Last year, the WHO called for an overall reduction in the use of medically important antibiotics in food animal production, recommending they should not be used as growth promoters or for disease prevention.

They did so on the grounds of preserving the effectiveness of the drugs for treatment of humans. Colistin is the last line of defence for severe infection, especially when patients are attacked by superbugs.

The European Union, China, United States and Brazil have all banned its use as a growth promoter but it’s widely used in parts of South East Asia and the Far East.

Malaysian Agriculture and Agro-based Industry Minister Datuk Salahuddin Ayub told a recent press conference that colistin will be banned in animal feed from 1 January 2019.

“This is the first step towards prohibiting the use of antibiotics considered critical for humans,” he said.

Licence revoke

The Department of Veterinary Services would be monitoring animal farms and processing plants, and if the animals or animal products were found to contain antibiotic residue or other drugs, the operators’ licences would be revoked, the Malaysia Star reported.

Meanwhile, in India, reports suggest that the government has proposed a ban on the use of colistin – which is widely used in the poultry sector as a growth promoter.

Reports claim that India’s Drugs Technical Advisory Board have recommended a ban on its use in an attempt to stem the rising threat of antimicrobial resistance.

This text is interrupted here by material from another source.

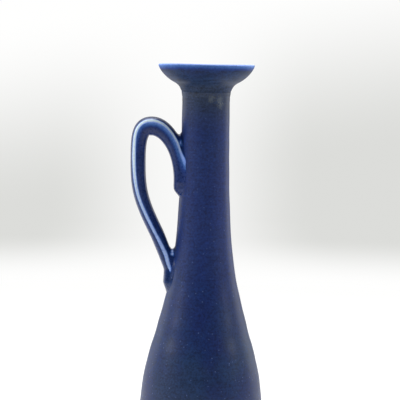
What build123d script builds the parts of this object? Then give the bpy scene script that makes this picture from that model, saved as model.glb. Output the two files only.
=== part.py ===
from build123d import *
import os

# Ceramic bottle vase with one ear-shaped strap handle. Millimetres, +Z up.
# The origin is the centre of the foot's resting plane, on the vase's axis.
# The handle stands on the -X side.

# Driving dimensions
total_height = 250.0
neck_radius = 12.6          # outside, at the waist under the mouth
belly_radius = 33.2         # outside, at its widest
belly_height = 56.0         # height of the widest place
shoulder_radius = 24.1      # outside, where the belly's curve turns into the neck's
shoulder_height = 110.0
rim_radius = 25.4           # outside, just under the rounded lip
lip_width = 2.0             # across the rounded lip
lip_drop = 1.0              # from the top down to the lip's outer edge
inner_lip_drop = 0.7        # and to its inner edge
bore_radius = 9.0           # straight throat of the neck
bore_bottom = 196.0
bore_top = 234.5
wall = 4.0                  # thrown wall of the belly
floor_top = 9.5             # inside bottom of the belly
floor_radius = 14.0         # flat part of the inside bottom

foot_radius = 21.6
foot_inner_radius = 16.4
foot_chamfer = 1.0          # edge of the resting ring

slip = 0.4                  # thickness of the luting slip in each joint
key_width = 1.8             # V-shaped scored key in each joint
key_depth = 1.0
foot_joint = 4.0            # heights of the three luted joints
neck_joint = 156.0
mouth_joint = 235.0
foot_key_radius = 19.0
neck_key_radius = 13.1
mouth_key_radius = 10.9

handle_width_top = 13.0     # strap, measured across the handle's plane
handle_width_bottom = 9.0
handle_stations = 4         # sections in each stretch of the strap
pad_overhang = 0.5          # the luting pads are this much wider on each side
upper_tail = (-12.2, 179.5)         # middle of each pad's far end, x and z
lower_tail = (-18.4, 129.0)
upper_tail_size = (6.0, 3.6)        # width and thickness of that end
lower_tail_size = (5.0, 3.4)

reach = 60.0                # beyond every surface, for cutting tools

os.makedirs("parts", exist_ok=True)


def save(piece, label):
    piece.part.label = label
    export_step(piece.part, f"parts/{label}.step")


# Outside curve, from the foot joint up to the lip, shared by the wall and the envelope
def outside_curve():
    widest = (belly_radius, belly_height)
    shoulder = (shoulder_radius, shoulder_height)
    waist = (neck_radius, total_height - 20)
    flare = (17.2, total_height - 9.6)
    lip = (rim_radius, total_height - lip_drop)
    Bezier((foot_radius, foot_joint), (29.0, 9.5), (belly_radius, 31.0), widest)
    Bezier(widest, (belly_radius, 86.0), (26.55, 100.2), shoulder)
    Bezier(shoulder, (17.75, 135.4), (neck_radius, 142.0), waist)
    Bezier(waist, (neck_radius, total_height - 13.4), (14.0, total_height - 11.2), flare)
    Bezier(flare, (19.6, total_height - 8.4), (24.0, total_height - 5.1), lip)


# Whole thrown wall: foot ring, belly, neck and mouth, hollow from the rim to the floor
underside = foot_joint + slip / 2
with BuildPart() as thrown_wall:
    with BuildSketch(Plane.XZ):
        with BuildLine():
            outside_curve()
            outer_lip = (rim_radius, total_height - lip_drop)
            inner_lip = (rim_radius - lip_width, total_height - inner_lip_drop)
            ThreePointArc(outer_lip, (rim_radius - 0.45 * lip_width, total_height), inner_lip)
            bowl = (15.9, total_height - 7.2)
            throat = (bore_radius, bore_top)
            Bezier(inner_lip, (22.7, total_height - 3.4), (19.1, total_height - 5.8), bowl)
            Bezier(bowl, (12.5, total_height - 8.7), (bore_radius, total_height - 10.0), throat)
            Line(throat, (bore_radius, bore_bottom))
            inner_shoulder = (shoulder_radius - wall, shoulder_height - 1)
            Bezier((bore_radius, bore_bottom), (bore_radius, 140.0), (13.85, 134.0), inner_shoulder)
            inner_widest = (belly_radius - wall, belly_height)
            Bezier(inner_shoulder, (22.55, 99.2), (belly_radius - wall, 85.0), inner_widest)
            Bezier(inner_widest, (belly_radius - wall, 31.0), (26.0, floor_top), (floor_radius, floor_top))
            Polyline(
                (floor_radius, floor_top),
                (0, floor_top),
                (0, underside),
                (foot_inner_radius, underside),
                (foot_inner_radius, foot_chamfer),
                (foot_inner_radius + foot_chamfer, 0),
                (foot_radius - foot_chamfer, 0),
                (foot_radius, foot_chamfer),
                (foot_radius, foot_joint),
            )
        make_face()
    revolve(axis=Axis.Z)

# Filled outside of the wall, which trims the handle and its pads to the wall's surface
with BuildPart() as envelope:
    with BuildSketch(Plane.XZ):
        with BuildLine():
            outside_curve()
            Polyline(
                (rim_radius, total_height - lip_drop),
                (0, total_height - lip_drop),
                (0, foot_joint),
                (foot_radius, foot_joint),
            )
        make_face()
    revolve(axis=Axis.Z)


# Face of a luted joint, from the axis outwards: flat, with a V-shaped key under the wall's middle
def joint_face(height, key_radius):
    return [
        (0, height),
        (key_radius - key_width / 2, height),
        (key_radius, height - key_depth),
        (key_radius + key_width / 2, height),
        (reach, height),
    ]


# Part of the wall between two joint faces
def section_of_wall(label, lower_face, upper_face):
    with BuildPart() as section:
        add(thrown_wall.part)
        with BuildSketch(Plane.XZ):
            with BuildLine():
                Polyline(*lower_face, *reversed(upper_face), close=True)
            make_face()
        revolve(axis=Axis.Z, mode=Mode.INTERSECT)
    save(section, label)


joints = [(foot_joint, foot_key_radius), (neck_joint, neck_key_radius), (mouth_joint, mouth_key_radius)]
under_faces = [joint_face(height - slip / 2, key) for height, key in joints]
over_faces = [joint_face(height + slip / 2, key) for height, key in joints]
ground = [(0, -1), (reach, -1)]
sky = [(0, total_height + 1), (reach, total_height + 1)]

sections = ["foot_ring", "belly", "neck", "mouth"]
for label, lower_face, upper_face in zip(sections, [ground] + over_faces, under_faces + [sky]):
    section_of_wall(label, lower_face, upper_face)

slips = ["foot_joint_slip", "neck_joint_slip", "mouth_joint_slip"]
for label, lower_face, upper_face in zip(slips, under_faces, over_faces):
    section_of_wall(label, lower_face, upper_face)


# Strap handle: centreline in the XZ plane, from the neck over the arch and down to the shoulder.
# Both ends run inside the wall's surface, where the strap is trimmed to it.
upper_root = (-12.7, 188.0)
arch = (-28.4, 217.2)
bend = (-35.7, 200.6)
slant = (-25.5, 160.4)
lower_root = (-17.7, 141.5)
with BuildLine(Plane.XZ):
    rise = Bezier(upper_root, (-12.7, 206.0), (-21.0, 217.2), arch)
    over = Bezier(arch, (-34.2, 217.2), (-35.7, 212.6), bend)
    fall = Bezier(bend, (-35.7, 183.0), (-34.3, 177.8), slant)
    landing = Bezier(slant, (-24.4, 158.3), (-17.9, 144.6), lower_root)
half_thickness = [3.7, 4.5, 3.9, 3.6, 3.7]      # at the five named points, along the strap


# Outline of the strap's section: fuller than an ellipse, with an edge along each side
def strap_outline(width, thickness):
    side = width / 2
    crown = thickness * 2 / 3
    Bezier((-side, 0), (-side, crown), (side, crown), (side, 0))
    Bezier((side, 0), (side, -crown), (-side, -crown), (-side, 0))


# Plane across the strap at a share of one stretch of its centreline
def strap_plane(stretch, along):
    return Plane(origin=stretch @ along, x_dir=(0, 1, 0), z_dir=stretch % along)


stretches = [rise, over, fall, landing]
steps = len(stretches) * handle_stations
with BuildPart() as handle:
    for step in range(steps + 1):
        index = min(step // handle_stations, len(stretches) - 1)
        along = step / handle_stations - index
        blend = along * along * (3 - 2 * along)
        thickness = 2 * (half_thickness[index] * (1 - blend) + half_thickness[index + 1] * blend)
        width = handle_width_top + (handle_width_bottom - handle_width_top) * step / steps
        with BuildSketch(strap_plane(stretches[index], along)):
            with BuildLine():
                strap_outline(width, thickness)
            make_face()
    loft()
    add(envelope.part, mode=Mode.SUBTRACT)
save(handle, "handle")


# Luting pad: the tail of clay pressed onto the wall beyond an end of the strap
def luting_pad(label, root_plane, width, thickness, tail, tail_size):
    tail_plane = Plane(origin=(tail[0], 0, tail[1]), x_dir=(0, 1, 0), z_dir=root_plane.z_dir)
    with BuildPart() as pad:
        with BuildSketch(root_plane):
            with BuildLine():
                strap_outline(width + 2 * pad_overhang, thickness)
            make_face()
        with BuildSketch(tail_plane):
            with BuildLine():
                strap_outline(*tail_size)
            make_face()
        loft()
        add(envelope.part, mode=Mode.SUBTRACT)
    save(pad, label)


upper_plane = strap_plane(rise, 0)
lower_plane = strap_plane(landing, 1)
upper_thickness = 2 * half_thickness[0]
lower_thickness = 2 * half_thickness[-1]
luting_pad("upper_handle_pad", upper_plane, handle_width_top, upper_thickness, upper_tail, upper_tail_size)
luting_pad("lower_handle_pad", lower_plane, handle_width_bottom, lower_thickness, lower_tail, lower_tail_size)
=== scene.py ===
import math

import bmesh
import bpy
from mathutils import Matrix, Vector, noise
from mathutils.geometry import interpolate_bezier


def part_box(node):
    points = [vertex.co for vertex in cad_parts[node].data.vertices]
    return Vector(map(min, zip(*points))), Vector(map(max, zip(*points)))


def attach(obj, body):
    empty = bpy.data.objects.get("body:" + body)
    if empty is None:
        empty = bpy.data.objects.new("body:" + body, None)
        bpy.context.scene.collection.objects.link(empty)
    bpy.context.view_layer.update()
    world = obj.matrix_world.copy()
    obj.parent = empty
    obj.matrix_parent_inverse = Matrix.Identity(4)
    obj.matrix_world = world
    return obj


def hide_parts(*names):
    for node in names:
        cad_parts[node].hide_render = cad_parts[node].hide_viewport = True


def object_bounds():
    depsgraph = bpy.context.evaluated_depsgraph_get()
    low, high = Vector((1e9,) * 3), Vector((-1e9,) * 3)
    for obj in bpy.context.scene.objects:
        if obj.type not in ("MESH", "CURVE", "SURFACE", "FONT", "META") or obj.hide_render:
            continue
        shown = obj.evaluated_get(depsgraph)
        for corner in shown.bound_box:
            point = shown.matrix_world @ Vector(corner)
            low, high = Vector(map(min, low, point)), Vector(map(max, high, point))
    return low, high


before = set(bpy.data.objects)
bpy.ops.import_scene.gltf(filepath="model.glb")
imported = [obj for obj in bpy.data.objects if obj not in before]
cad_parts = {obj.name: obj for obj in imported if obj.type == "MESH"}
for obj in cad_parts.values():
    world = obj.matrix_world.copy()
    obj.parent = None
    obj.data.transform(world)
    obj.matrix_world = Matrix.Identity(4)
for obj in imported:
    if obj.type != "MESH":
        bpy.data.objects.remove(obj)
cadLow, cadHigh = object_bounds()
print("frame loaded:", sorted(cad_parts))

mm = 0.001


def newPiece(name, form, *materials):
    mesh = bpy.data.meshes.new(name)
    form.to_mesh(mesh)
    form.free()
    piece = bpy.data.objects.new(name, mesh)
    bpy.context.scene.collection.objects.link(piece)
    for material in materials:
        mesh.materials.append(material)
    return piece


def curve(knotA, handleA, handleB, knotB, count):
    ends = [Vector((x, z, 0)) for x, z in (knotA, handleA, handleB, knotB)]
    return [(point.x, point.y) for point in interpolate_bezier(*ends, count)]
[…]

The UK’s Bureau of Investigative Journalism carried out an investigation lasts year which found that hundreds of tonnes of colistin were shipped to India in 2016, with the drug being sold by a number of international and domestic pharmaceutical companies without requiring a prescription.

Professor Tim Walsh, a UN advisor on superbugs who discovered a gene known as mcr-1, which gives bacteria the power to gain resistance to drugs, urged the Indian government to ban the colistin.

“In a country where colistin is a common life-saving last resort medicine, the mere notion that colistin is used in poultry production should be viewed as criminal negligence followed by prosecution. What is required is a total and unequivocal world-wide ban on colistin use in animals,” he told the Bureau.